Per la questione audio, non hai ancora trovato un collaboratore folle quanto te che ti supporti nella presa diretta o sei un lupo solitario e preferisci lavorare da solo?
Diego: In realtà i motivi sono due: il primo è che effettivamente non ho un collaboratore che mi faccia la presa diretta. La seconda cosa è che gli attori non sono proprio attori, a parte qualcuno. Quando giravano, spesso recitavano male le battute. Quindi la versione col doppiaggio è molto meglio rispetto alla versione originale. Poi spesso ci sono rumori di sottofondo, il classico vicino con la motosega, insomma. Insomma, il montaggio è stata una scelta obbligata.
Per quanto riguarda gli attori, per l’appunto, mi viene da fare una riflessione: Pasolini faceva recitare gente presa per strada, non faceva miracoli, ma i personaggi risultavano credibili. Ti faccio la domanda un po’ insidiosa: credi che sia un po’ colpa tua se i personaggi alla fine non risultano credibili? Perché devi pensare a tante cose, dimenticandone alcune essenziali, come la direzione degli attori?
Diego: In realtà il problema, secondo me, è il genere di film che uno fa. Perché è logico che se uno fa un documentario non ha questi problemi. Se uno fa un film come Pasolini, o un film neorealista, dove si raccontano storie “vere” o verosimili, gli attori presi dalla strada ci stanno. Nel caso di Versilia Experience si parla di finzione a tutto tondo, quindi l’attore che in realtà non è attore, fatica molto di più a sembrare veritiero.
Poi come sai, si tratta di una produzione con poche risorse e con rientro quasi nullo, quindi non è possibile avere attori professionisti impegnati per quasi due anni di riprese. Quando scegli di girare una cosa così, sai che quel punto critico ci sarà sempre. Magari sarà meno percepibile all’estero, perché a livello espressivo sono stati molto bravi secondo me. A livello vocale sono persone che non hanno studiato, neanche dizione. Anzi, rispetto a come poteva essere, è stato un miracolo. Rifacendo la scena cinquanta volte dal vivo e cento in doppiaggio, alla fine qualcosa di accettabile è venuto fuori.
Un’ultima cosa che non mi ha fatto impazzire è lo spiegone finale: la trama viene un po’ riassunta nell’interrogatorio, nel flashback e infine anche attraverso la radio. È un po’ la paura di non essere mai sufficiente chiari?
Diego: Mi è capitato a volte, in altri film, che la gente non capisse e venisse a fare domande.
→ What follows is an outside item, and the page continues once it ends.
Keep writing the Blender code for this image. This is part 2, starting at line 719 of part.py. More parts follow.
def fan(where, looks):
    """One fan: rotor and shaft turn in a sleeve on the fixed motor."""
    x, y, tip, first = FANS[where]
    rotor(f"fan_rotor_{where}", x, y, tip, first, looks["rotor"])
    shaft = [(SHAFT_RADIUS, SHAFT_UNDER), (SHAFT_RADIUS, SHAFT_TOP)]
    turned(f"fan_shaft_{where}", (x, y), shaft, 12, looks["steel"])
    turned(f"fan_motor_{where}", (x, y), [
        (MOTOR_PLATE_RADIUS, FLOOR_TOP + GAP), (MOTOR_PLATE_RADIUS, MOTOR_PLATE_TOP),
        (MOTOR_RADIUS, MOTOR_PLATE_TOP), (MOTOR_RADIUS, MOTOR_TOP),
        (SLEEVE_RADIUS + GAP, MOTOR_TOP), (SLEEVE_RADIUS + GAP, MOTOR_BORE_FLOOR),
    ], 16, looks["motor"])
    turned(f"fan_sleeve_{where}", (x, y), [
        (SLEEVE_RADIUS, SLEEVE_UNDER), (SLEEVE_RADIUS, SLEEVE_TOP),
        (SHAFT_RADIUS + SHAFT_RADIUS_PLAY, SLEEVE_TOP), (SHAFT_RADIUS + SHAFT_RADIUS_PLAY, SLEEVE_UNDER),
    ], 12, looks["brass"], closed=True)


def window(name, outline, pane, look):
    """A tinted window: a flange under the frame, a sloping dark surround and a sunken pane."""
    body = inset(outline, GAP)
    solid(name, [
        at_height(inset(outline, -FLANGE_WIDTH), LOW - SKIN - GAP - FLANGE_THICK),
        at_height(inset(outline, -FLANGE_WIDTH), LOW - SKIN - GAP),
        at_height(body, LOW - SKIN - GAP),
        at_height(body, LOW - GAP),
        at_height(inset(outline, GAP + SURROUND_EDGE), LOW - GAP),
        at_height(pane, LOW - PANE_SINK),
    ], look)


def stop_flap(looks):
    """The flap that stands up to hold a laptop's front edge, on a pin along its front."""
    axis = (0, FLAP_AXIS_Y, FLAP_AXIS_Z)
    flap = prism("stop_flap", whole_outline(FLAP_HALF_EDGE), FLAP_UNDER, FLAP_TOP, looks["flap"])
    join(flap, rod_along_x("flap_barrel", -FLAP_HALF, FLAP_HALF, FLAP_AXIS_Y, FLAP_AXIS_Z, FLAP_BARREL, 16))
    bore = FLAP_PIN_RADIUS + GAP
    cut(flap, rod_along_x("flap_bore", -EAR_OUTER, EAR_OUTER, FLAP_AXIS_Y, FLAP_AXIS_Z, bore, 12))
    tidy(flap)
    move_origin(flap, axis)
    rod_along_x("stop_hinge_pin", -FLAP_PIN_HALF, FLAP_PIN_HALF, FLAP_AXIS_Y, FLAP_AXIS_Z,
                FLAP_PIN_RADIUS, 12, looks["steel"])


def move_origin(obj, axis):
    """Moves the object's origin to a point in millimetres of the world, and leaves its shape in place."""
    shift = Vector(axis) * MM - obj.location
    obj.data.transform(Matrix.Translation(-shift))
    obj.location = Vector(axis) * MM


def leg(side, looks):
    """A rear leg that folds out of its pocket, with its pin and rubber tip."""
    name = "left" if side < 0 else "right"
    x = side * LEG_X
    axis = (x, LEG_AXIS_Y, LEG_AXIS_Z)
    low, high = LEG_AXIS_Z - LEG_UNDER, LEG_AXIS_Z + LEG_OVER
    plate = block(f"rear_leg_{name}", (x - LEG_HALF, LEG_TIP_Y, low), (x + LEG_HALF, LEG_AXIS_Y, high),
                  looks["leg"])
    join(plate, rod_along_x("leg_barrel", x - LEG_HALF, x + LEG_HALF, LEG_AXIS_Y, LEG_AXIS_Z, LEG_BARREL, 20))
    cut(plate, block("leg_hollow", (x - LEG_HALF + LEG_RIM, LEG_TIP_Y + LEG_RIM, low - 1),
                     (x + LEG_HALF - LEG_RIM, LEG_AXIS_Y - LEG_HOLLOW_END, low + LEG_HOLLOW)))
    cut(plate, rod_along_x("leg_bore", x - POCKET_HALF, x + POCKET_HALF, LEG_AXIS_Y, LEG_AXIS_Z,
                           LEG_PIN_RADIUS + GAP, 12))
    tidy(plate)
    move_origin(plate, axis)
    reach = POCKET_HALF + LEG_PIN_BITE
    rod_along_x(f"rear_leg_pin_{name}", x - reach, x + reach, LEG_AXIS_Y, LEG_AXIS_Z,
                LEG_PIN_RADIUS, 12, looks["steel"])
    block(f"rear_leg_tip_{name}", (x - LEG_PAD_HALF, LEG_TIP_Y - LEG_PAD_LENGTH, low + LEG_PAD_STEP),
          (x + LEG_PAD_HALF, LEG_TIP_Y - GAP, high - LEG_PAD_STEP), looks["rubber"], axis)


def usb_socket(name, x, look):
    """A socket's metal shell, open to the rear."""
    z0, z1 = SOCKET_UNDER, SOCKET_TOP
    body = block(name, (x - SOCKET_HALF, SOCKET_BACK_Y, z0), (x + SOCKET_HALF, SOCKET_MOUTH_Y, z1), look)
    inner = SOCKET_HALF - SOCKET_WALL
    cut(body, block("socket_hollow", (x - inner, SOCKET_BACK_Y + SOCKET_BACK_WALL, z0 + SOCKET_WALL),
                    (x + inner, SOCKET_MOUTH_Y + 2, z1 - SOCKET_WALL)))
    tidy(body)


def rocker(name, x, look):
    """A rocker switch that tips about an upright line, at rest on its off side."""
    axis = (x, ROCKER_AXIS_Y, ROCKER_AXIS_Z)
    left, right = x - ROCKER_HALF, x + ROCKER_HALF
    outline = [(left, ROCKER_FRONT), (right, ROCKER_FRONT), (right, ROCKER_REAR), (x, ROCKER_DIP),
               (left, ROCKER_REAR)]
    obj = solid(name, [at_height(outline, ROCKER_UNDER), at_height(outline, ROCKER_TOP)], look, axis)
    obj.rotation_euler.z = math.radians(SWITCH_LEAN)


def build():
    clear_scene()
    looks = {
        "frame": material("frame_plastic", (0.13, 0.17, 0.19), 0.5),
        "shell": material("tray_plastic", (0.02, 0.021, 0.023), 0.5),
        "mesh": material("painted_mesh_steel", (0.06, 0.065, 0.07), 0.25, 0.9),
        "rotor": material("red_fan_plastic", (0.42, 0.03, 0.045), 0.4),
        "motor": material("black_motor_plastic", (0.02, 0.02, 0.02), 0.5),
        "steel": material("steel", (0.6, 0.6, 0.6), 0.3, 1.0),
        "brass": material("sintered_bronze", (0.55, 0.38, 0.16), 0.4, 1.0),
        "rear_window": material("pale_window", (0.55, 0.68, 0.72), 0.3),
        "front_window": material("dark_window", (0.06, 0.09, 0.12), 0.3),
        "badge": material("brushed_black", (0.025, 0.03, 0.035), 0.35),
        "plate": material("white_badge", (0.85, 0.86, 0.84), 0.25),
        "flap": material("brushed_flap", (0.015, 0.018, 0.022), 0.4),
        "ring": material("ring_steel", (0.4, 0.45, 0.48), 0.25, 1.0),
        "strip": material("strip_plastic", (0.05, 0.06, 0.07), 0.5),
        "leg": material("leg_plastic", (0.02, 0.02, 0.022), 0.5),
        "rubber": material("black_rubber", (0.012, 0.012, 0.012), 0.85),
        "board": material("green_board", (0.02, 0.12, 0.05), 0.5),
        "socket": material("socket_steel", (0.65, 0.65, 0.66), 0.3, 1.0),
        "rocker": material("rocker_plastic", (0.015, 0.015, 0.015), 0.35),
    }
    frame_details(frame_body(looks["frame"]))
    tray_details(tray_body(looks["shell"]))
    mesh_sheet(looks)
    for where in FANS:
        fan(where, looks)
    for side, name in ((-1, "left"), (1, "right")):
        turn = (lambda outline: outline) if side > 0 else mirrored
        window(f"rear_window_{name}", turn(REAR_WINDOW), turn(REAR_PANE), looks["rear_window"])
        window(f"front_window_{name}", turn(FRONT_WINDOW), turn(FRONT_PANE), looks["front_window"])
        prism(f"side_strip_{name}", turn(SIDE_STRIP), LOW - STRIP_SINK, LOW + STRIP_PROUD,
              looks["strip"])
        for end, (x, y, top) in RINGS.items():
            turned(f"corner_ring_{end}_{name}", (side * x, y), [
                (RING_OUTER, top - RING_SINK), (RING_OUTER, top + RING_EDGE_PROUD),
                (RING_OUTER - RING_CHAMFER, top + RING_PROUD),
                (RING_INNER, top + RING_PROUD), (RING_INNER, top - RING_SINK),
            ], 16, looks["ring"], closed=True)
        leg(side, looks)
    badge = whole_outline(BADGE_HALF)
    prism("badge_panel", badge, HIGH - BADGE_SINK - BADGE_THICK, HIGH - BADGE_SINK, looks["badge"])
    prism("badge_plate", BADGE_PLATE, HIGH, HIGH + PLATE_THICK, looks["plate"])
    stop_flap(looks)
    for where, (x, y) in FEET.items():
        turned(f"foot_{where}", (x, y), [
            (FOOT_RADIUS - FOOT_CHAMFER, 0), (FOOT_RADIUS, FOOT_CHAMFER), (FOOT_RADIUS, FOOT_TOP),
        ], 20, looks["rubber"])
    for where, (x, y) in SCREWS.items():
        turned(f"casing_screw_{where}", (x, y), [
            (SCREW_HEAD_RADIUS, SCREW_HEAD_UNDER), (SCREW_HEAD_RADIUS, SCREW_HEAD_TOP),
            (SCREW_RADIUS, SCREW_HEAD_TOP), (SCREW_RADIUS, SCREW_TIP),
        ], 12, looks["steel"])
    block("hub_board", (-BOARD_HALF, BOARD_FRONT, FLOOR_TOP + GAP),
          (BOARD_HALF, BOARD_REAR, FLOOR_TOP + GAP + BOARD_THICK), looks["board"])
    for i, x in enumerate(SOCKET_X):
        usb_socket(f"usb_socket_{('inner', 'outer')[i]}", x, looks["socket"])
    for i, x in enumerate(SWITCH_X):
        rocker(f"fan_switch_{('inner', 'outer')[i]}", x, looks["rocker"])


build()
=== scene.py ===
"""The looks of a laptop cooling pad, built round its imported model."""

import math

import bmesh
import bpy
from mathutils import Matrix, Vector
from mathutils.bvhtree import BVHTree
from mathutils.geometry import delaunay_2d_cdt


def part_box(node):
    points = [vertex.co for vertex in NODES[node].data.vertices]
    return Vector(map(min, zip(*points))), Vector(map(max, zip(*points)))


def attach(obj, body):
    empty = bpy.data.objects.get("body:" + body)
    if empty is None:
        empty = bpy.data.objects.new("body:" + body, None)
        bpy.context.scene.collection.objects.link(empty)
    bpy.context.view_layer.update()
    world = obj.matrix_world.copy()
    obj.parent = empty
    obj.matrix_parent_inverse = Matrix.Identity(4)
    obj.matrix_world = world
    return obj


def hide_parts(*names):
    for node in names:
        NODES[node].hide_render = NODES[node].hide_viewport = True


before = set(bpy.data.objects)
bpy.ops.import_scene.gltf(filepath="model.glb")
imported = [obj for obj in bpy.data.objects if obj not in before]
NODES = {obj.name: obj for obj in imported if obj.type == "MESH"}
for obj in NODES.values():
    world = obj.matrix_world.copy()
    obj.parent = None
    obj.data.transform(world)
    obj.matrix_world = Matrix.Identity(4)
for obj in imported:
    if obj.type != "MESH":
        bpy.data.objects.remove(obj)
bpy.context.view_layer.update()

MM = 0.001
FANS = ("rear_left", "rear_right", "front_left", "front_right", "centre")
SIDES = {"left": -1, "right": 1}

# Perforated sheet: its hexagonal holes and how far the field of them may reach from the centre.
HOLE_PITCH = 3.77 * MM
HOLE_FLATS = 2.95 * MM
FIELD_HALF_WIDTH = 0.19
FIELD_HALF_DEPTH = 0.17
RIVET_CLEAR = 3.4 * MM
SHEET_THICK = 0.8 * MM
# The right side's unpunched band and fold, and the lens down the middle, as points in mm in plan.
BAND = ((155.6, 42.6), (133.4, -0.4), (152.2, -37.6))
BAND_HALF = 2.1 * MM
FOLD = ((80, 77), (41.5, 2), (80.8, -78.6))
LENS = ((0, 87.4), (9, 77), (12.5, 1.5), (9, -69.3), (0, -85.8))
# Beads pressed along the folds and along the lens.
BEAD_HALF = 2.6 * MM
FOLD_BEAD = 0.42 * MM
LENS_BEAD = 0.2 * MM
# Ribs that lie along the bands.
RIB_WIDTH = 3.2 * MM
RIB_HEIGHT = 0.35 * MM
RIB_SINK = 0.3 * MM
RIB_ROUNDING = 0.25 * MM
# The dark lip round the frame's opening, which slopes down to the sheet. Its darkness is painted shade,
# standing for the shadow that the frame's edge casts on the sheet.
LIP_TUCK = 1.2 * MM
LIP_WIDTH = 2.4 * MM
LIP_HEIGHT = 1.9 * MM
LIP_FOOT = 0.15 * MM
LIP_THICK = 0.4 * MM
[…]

Riguardandolo, la scena con il questore, poteva essere snellita. La radio in fondo, invece secondo me ci stava, anche stilisticamente.
La distribuzione e i progetti per il futuro
Ho guardato il film su Prime Video e so che hai fatto una serie di proiezioni dal vivo in anteprima. Hai bypassato il percorso festivaliero con Versilia Experience?
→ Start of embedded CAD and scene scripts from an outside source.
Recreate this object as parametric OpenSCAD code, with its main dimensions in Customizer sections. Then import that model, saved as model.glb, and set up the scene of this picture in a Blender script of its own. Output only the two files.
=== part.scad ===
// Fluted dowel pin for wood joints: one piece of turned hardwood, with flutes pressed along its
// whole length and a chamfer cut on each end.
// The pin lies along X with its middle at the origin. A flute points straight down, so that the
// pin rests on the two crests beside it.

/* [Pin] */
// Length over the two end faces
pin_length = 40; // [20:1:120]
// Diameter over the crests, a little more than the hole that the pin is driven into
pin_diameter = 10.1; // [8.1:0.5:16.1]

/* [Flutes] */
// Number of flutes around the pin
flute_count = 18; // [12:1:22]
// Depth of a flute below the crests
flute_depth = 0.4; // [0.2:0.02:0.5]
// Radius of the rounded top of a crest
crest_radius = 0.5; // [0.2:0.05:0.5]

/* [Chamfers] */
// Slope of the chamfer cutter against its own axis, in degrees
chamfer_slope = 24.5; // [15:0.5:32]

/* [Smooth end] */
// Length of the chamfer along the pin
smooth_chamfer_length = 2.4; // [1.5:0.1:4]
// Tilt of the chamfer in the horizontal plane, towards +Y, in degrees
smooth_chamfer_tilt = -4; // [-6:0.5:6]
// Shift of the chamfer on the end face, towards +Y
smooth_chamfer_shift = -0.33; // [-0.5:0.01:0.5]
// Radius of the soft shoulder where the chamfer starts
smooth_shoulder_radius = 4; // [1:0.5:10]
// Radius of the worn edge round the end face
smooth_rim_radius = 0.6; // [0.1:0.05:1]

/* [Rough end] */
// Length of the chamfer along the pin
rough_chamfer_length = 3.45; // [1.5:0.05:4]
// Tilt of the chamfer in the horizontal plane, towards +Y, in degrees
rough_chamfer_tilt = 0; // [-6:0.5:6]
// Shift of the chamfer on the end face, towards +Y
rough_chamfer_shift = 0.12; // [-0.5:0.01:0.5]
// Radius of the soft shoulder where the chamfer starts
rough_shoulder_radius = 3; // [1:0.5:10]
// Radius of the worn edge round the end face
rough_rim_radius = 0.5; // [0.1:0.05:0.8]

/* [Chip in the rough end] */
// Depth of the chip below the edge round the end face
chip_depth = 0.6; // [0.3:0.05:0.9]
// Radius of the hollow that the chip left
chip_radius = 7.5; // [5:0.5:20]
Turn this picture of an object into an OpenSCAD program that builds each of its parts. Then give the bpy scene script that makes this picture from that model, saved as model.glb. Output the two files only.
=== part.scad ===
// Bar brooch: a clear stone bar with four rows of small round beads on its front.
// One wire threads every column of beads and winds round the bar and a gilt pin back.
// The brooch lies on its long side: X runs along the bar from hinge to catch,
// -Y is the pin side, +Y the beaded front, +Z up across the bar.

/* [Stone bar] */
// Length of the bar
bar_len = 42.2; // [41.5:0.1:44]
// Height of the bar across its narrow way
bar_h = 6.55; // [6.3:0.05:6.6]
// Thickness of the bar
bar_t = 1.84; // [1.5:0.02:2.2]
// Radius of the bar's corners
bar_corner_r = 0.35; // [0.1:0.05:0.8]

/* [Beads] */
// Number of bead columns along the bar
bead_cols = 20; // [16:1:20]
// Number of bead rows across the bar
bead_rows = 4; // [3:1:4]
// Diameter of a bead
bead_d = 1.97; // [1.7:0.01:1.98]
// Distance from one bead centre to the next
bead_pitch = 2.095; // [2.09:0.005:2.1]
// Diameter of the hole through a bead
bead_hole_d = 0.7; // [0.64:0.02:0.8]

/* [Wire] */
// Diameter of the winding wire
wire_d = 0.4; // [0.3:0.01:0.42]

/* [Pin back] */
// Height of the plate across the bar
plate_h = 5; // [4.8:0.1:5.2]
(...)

Diego: Sì, non avevo i mezzi per mandarlo ai festival, poi non lo ritenevo adatto. Perché nei festival di lungometraggi ci sono poche produzioni così. In quelli di cortometraggi su per giù ti vai a scontrare con gente al tuo stesso livello. Nell’ambito dei lungometraggi invece ti vai a scontrare con produzioni che hanno più mezzi, più soldi, più tutto. Io avevo giusto i mezzi per girare un cortometraggio, anzi meno. Poi questa produzione è stata un’odissea, quindi appena finito non avevo più le forze. Ho provato a metterlo su Prime Video ed è andata bene.
Domanda da un milione di dollari: sala o streaming?
Diego: Negli ultimi tempi ho riscoperto la sala. Ed è veramente un’altra cosa, non c’è niente da fare. L’on-demand però ha il lato positivo di farti vedere i film quante volte ti pare e per chi è fissato come me con i film, e li riguarda un sacco di volte, è un grande punto a favore.
Progetti per il futuro?
Diego: Al momento niente, mi sto riprendendo ancora da Versilia Experience. Se ne riparla nel 2025, adesso sono in standby.
Conclusioni
Inutile girarci troppo intorno: se cercate l’ultimo film d’azione con The Rock, avete sbagliato tutto. Versilia Experience è un’altra cosa: è un film indipendentissimo, girato quasi interamente da una sola persona. Ha dei problemi, certo, sarebbe strano il contrario. Ma io durante tutta la visione, e soprattutto durante le scene d’azione, ho pensato «ma come cavoli ha fatto a fare tutto da solo?»
Insomma, ho terminato la visione e la chiaccherata con una forte ammirazione nei confronti di Diego, per le sue competenze, per la sua determinazione e anche per la sua pazzia. Se ci fossero più registi come lui in giro, credo che il cinema sarebbe un mondo migliore.